La segunda ola del desastre
Hace días anticipamos que aún faltaba lo peor en la crisis económica de Estados Unidos: el desempleo masivo.

Ayer, la CNN indicó que 11 millones de trabajadores estadounidenses sufren ya el impacto de la crisis. Muchos de ellos corren el peligro de ser lanzados a la calle. En lo que va del año, ya han sido despedidos más de 600 mil.

Mientras el Senado de Estados Unidos discute y critica el plan del presidente Bush de destinar 700 mil millones de dólares del fisco para comprar activos de los bancos hipotecarios en quiebra, el FBI anuncia una investigación para averiguar si los directivos de esas financieras cometieron fraude.

Uno de los aspectos sospechosos es la capacidad de los directivos de informar –o, más bien, desinformar– sobre la situación real de sus instituciones.

En su libro clásico The great crash, el economista John Kenneth Galbraith ubica lo que llama “las cinco debilidades” de la economía de su país en 1929. Leyendo las páginas al respecto dan ganas de entonar el tango “La historia vuelve a repetirse”.

La primera debilidad era la mala distribución del ingreso: un cinco por ciento de la población recibía un tercio del total. Eso implicaba que la economía dependía de los gastos, de lujo en gran medida, y las inversiones especulativas de los ricos.

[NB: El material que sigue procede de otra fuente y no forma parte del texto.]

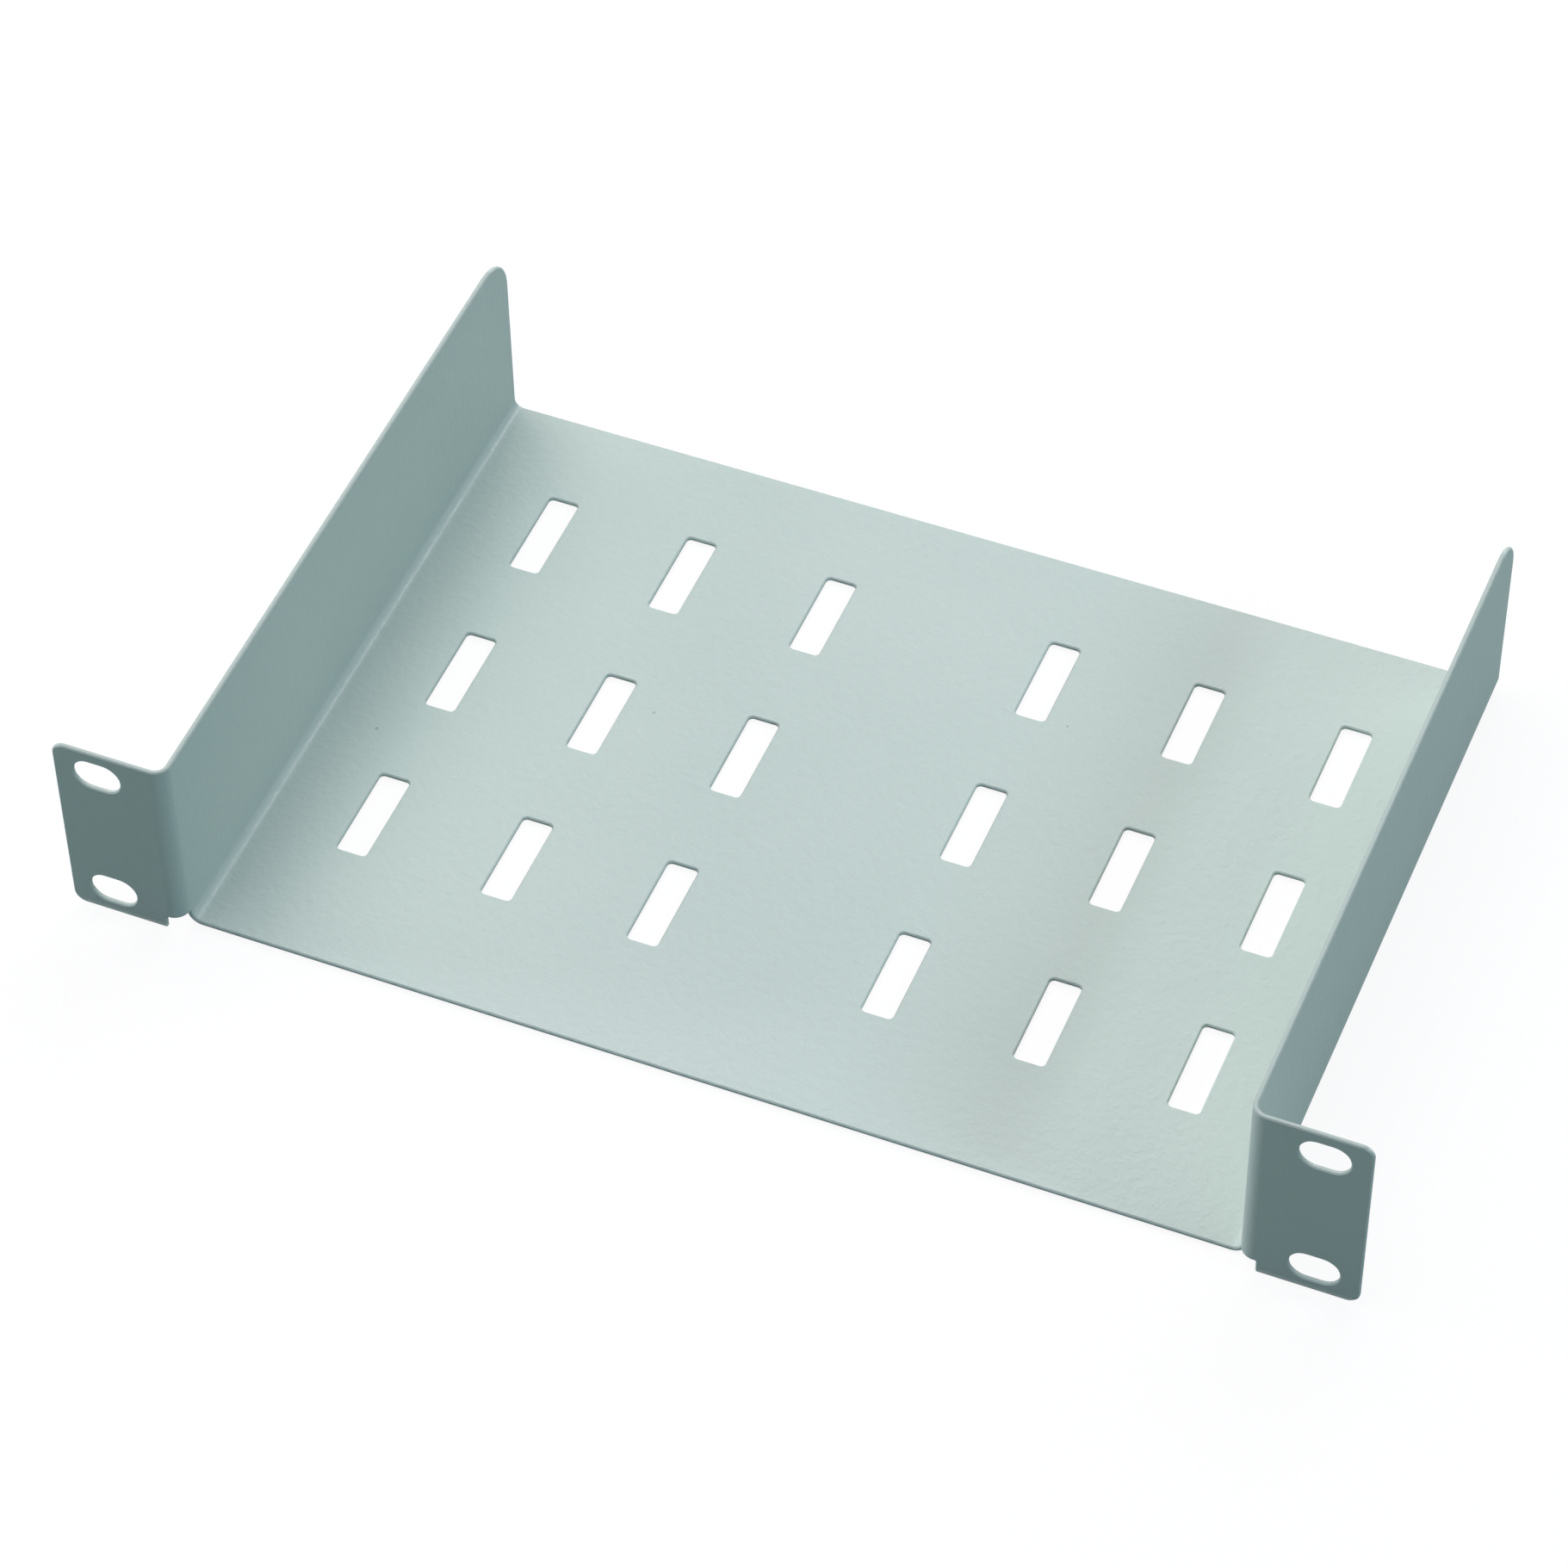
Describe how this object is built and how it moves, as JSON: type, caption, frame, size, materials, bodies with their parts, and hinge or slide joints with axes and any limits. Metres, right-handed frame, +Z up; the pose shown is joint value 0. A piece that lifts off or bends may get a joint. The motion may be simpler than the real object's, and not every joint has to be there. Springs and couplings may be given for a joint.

Bush ha reinstalado, agigantándolo, ese escenario de desigualdad y riesgo.

Otra debilidad consistía en la mala estructura corporativa, el alto nivel de especulación en Wall Street: “El hecho es que la empresa estadounidense en los años veinte había abierto sus hospitalarios brazos a un número excepcional de promotores, malversadores, estafadores, impostores y autores de fraudes”.

En el régimen de Bush, comenzando por él mismo, hay más de un especialista en negocios turbios, incluidos lo que ganan en la fabricación de armas para que jóvenes de Estados Unidos maten (y mueran) en Irak y Afganistán.

La mala estructura bancaria, el estado dudoso de la balanza comercial y el mal estado de la inteligencia económica, fueron otros factores de aquella quiebra, precisa Galbraith.

El punto cuarto tiene un elemento peruanísimo. Sobre la base de las actas de una investigación del Congreso de Estados Unidos, Galbraith cita el caso de Juan Leguía, hijo del presidente Leguía, quien había recibido una coima de 450 mil dólares de los bancos J. and W. Seligman y National City Bank “por sus servicios en conexión con un préstamo de 50 millones de dólares negociados para el Perú” (página 186 de la edición príncipe, que es de 1955).

Esos antecedentes justifican las prevenciones y condiciones que muchos congresistas estadounidenses oponen al plan de rescate financiero de Bush, cuya política es responsable de la catástrofe norteamericana y mundial. Gracias a eso, Barack Obama saca ventaja.